My main contribution to the project was in system architecture design and software-hardware integration and testing with the robot fleet available at UT.
The primary repository that contains the architecture can be found here and broadly contains the following elements:
- Message translator : A module to translate incoming and outgoing messages to a standardized form so the rest of the system can be message-agnostic
- Autonomy interface : A module that will interact with the robot’s underlying autonomy algorithms for control and state information
- Robot Server : the module responsible for bridging communication between the robot and the central Management Server. This is facilitated via REST calls.
This is a simplified view of the robot-centric portion of the architecture. A more complete system diagram can be seen below.
Generality is Key
One aspect of the project that I’m particularly proud of is the introspective and general nature of message translation. Since the system assumes the robots use ROS for basic data transfer between autonomy components, there is always the problem of including these message definitions at compile time.

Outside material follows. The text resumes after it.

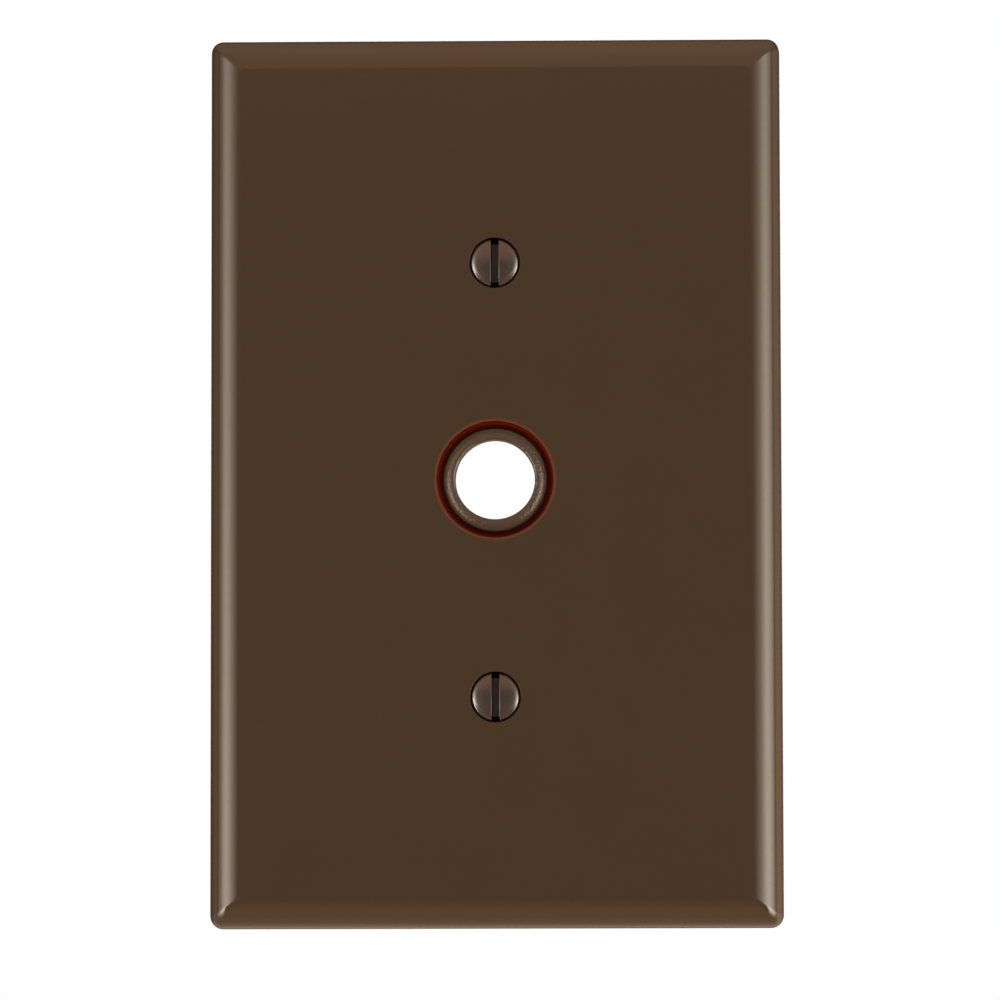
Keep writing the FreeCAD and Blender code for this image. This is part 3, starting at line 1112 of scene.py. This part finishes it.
# The two soft boxes and what stands behind them, by the compass angle from the front.
BOX_LEVELS = {
    Tint.BOX: (
        (-80, 0.25), (-72, 0.57), (-64, 0.80), (-55, 0.83), (-47, 0.75), (-39, 0.51), (-31, 0.33),
        (-23, 0.165), (21, 0.12), (29, 0.23), (37, 0.35), (45, 0.58), (53, 0.82), (61, 0.99), (69, 0.96),
        (77, 0.76), (85, 0.56),
    ),
    Tint.PALE: ((-88, 0.19), (94, 0.28)),
    Tint.WARM: (
        (-136, 0.01), (-120, 0.04), (-103, 0.075), (-96, 0.01), (-14, 0.03), (0, 0.0), (12, 0.03),
        (100, 0.08), (108, 0.205), (117, 0.15), (133, 0.1), (149, 0.037), (170, 0.012),
    ),
}
# The dim warm room below and above, by the angle from the front over the top.
WALL_LEVELS = {
    Tint.WARM: ((-179, 0.2), (-121, 0.66)),
    Tint.PALE: ((-169, 0.32), (-153, 0.47), (-137, 0.67)),
    Tint.ROOM: (
        (-89, 0.82), (-57, 0.79), (-41, 0.59), (-25, 0.36), (-9, 0.13), (9.1, 0.02), (9.9, 0.66),
        (24, 0.8), (50, 0.85),
    ),
    Tint.WALL: (
        (-105, 0.72), (75, 0.85), (92, 0.75), (104, 0.5), (116, 0.42), (131, 0.22), (148, 0.02),
        (179, 0.0),
    ),
}


@dataclass
class Studio:
    """The camera, floor, lamp and surroundings. Lengths in metres, angles in degrees."""

    aim: tuple[float, float, float] = (0.0006772, -0.0065, -0.0028994)
    distance: float = 0.91
    rise: float = -4.8291
    turn: float = 1.2638
    roll: float = -0.1094
    lens: float = 236.8134
    sensor: float = 36.0
    clip: tuple[float, float] = (0.01, 20.0)
    floor_height: float = -0.13
    floor_size: float = 6.0
    floor_tone: float = 0.86
    floor_fade: tuple[float, float] = (1.6, 0.5)
    lamp_place: tuple[float, float, float] = (0.0, -0.3, 0.9)
    lamp_size: float = 0.7
    lamp_power: float = 1.0
    lamp_tilt: float = -18.0
    room_light: float = 0.95
    box_light: float = 13.06
    box_centre: float = -14.0
    box_spread: float = 15.5
    flag_rise: tuple[float, float] = (-17.0, -5.0)
    flag_turn: tuple[float, float] = (46.5, 50.5)
    wall_sides: tuple[float, float] = (0.97, 0.75)
    least_span: float = 0.001

    def camera(self) -> None:
        """Places the camera where the photograph was taken from."""
        rise, turn, roll = (math.radians(angle) for angle in (self.rise, self.turn, self.roll))
        back = Vector((math.sin(turn) * math.cos(rise), -math.cos(turn) * math.cos(rise), math.sin(rise)))
        level = (-back).cross(Vector((0, 0, 1))).normalized()
        top = level.cross(-back)
        right = math.cos(roll) * level + math.sin(roll) * top
        above = -math.sin(roll) * level + math.cos(roll) * top
        bpy.ops.object.camera_add(location=Vector(self.aim) + back * self.distance)
        camera = bpy.context.object
        camera.rotation_euler = Matrix((right, above, back)).transposed().to_euler()
        camera.data.lens = self.lens
        camera.data.sensor_width = self.sensor
        camera.data.clip_start, camera.data.clip_end = self.clip
        bpy.context.scene.camera = camera

    def floor(self) -> None:
        """Lays a pale floor that fades out far away and can't be seen from beneath."""
        bpy.ops.mesh.primitive_plane_add(size=self.floor_size, location=(0, 0, self.floor_height))
        floor = bpy.context.object
        floor.name = "floor"
        floor.visible_glossy = False
        material = bpy.data.materials.new("pale_floor")
        material.use_nodes = True
        sheet = NodeSheet(material.node_tree)
        shader = material.node_tree.nodes["Principled BSDF"]
        tone = self.floor_tone
        shader.inputs["Base Color"].default_value = (tone, tone, tone, 1.0)
        shader.inputs["Roughness"].default_value = 1.0
        shader.inputs["Specular IOR Level"].default_value = 0.0
        place = sheet.add("ShaderNodeTexCoord").outputs["Object"]
        length = sheet.add("ShaderNodeVectorMath", place, operation="LENGTH").outputs["Value"]
        near = sheet.between(length, *self.floor_fade)
        above = sheet.math("SUBTRACT", 1.0, sheet.add("ShaderNodeNewGeometry").outputs["Backfacing"])
        sheet.feed(sheet.math("MULTIPLY", near, above), shader.inputs["Alpha"])
        dress(floor, material)

    def lamp(self) -> None:
        """Hangs one soft lamp overhead, which only softens the shadow."""
        bpy.ops.object.light_add(type="AREA", location=self.lamp_place)
        lamp = bpy.context.object
        lamp.name = "soft_lamp"
        lamp.data.shape = "SQUARE"
        lamp.data.size = self.lamp_size
        lamp.data.energy = self.lamp_power
        lamp.visible_glossy = False
        lamp.rotation_euler = (math.radians(self.lamp_tilt), 0.0, 0.0)

    def surroundings(self) -> None:
        """Sets the world: white behind the object, soft boxes and a room in its gloss, else even light."""
        world = bpy.data.worlds.new("studio")
        bpy.context.scene.world = world
        world.use_nodes = True
        world.cycles.sampling_method = "NONE"
        sheet = NodeSheet(world.node_tree)
        across, inward, up = sheet.axes("Generated")
        forward = sheet.math("MULTIPLY", inward, -1.0)
        turn, pitch = (
            sheet.math("DIVIDE", sheet.math("ARCTAN2", part, forward), 2 * math.pi) for part in (across, up)
        )
        rise = sheet.math("ARCSINE", up)
        height = sheet.math("SUBTRACT", rise, math.radians(self.box_centre))
        height = sheet.math("DIVIDE", height, math.radians(self.box_spread))
        square = sheet.math("MULTIPLY", height, height)
        bell = sheet.math("EXPONENT", sheet.math("MULTIPLY", square, -0.5))
        above = sheet.between(rise, *(math.radians(angle) for angle in self.flag_rise))
        aside = sheet.between(sheet.math("ABSOLUTE", turn), *(angle / 360 for angle in self.flag_turn))
        bell = sheet.math("MULTIPLY", bell, sheet.math("MAXIMUM", above, aside))
        boxes = sheet.ramp(sheet.math("ADD", turn, 0.5), BOX_LEVELS)
        span = sheet.math("MAXIMUM", sheet.reach(across, up), self.least_span)
        sideways = sheet.math("DIVIDE", sheet.math("ABSOLUTE", across), span)
        walls = sheet.ramp(sheet.math("ADD", pitch, 0.5), WALL_LEVELS)
        boxes = sheet.scaled(boxes, sheet.math("MULTIPLY", bell, self.box_light))
        walls = sheet.scaled(walls, sheet.between(sideways, *self.wall_sides))
        total = sheet.add("ShaderNodeVectorMath", boxes, walls, operation="ADD")
        path = sheet.add("ShaderNodeLightPath").outputs
        even = (self.room_light, self.room_light, self.room_light, 1.0)
        light = sheet.mix(path["Is Glossy Ray"], even, total.outputs[0])
        seen = sheet.math("MAXIMUM", path["Is Camera Ray"], path["Is Transmission Ray"])
        light = sheet.mix(seen, light, WHITE)
        sheet.feed(light, world.node_tree.nodes["Background"].inputs["Color"])

    def build(self) -> None:
        """Sets up the whole studio."""
        self.camera()
        self.floor()
        self.lamp()
        self.surroundings()
        bpy.context.scene.view_settings.view_transform = "Standard"


def main() -> None:
    """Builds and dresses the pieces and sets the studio."""
    logging.basicConfig(level=logging.INFO, format="%(message)s")
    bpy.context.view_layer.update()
    plate_maker = MouldedPlate()
    screw_maker = OvalHeadScrew()
    finishes = Finishes(plate_maker, screw_maker)
    plate = plate_maker.build()
    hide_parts("wall_plate")
    upper = screw_maker.build("upper_slotted_screw", plate_maker.screw_height)
    lower = screw_maker.copy(upper, "lower_slotted_screw", -2 * plate_maker.screw_height)
    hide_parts("upper_screw")
    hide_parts("lower_screw")
    dress(plate, finishes.moulding())
    paint = finishes.screw_paint()
    for screw in (upper, lower):
        dress(screw, paint)
    for piece in (plate, upper, lower):
        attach(piece, BODY)
        log.info("%s: %d faces", piece.name, len(piece.data.polygons))
    Studio().build()


if __name__ == "__main__":
    main()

The issue is that knowing the message types apriori cuts against the premise of generality. To mitigate this, the system can be extended to accommodate a number of serialized messages without explicitly compiling against them.
This schema can be updated through feature updates as more and more robots use the system, without greatly impacting the other users of the system.
Details of the deployment can be found in the publication linked above, but two different robots were deployed over a 5 day period during business hours as part of a “robot lemonade stand” making numerous trips on the campus at the University of Texas. Users ordered lemonade through an iOS app which triggered the robot (preloaded with a can of lemonade) to begin navigation to the customer.
I assembled an easy to use simulation that helped test the system without having to deploy the robot in the real world. This simulator can be found here.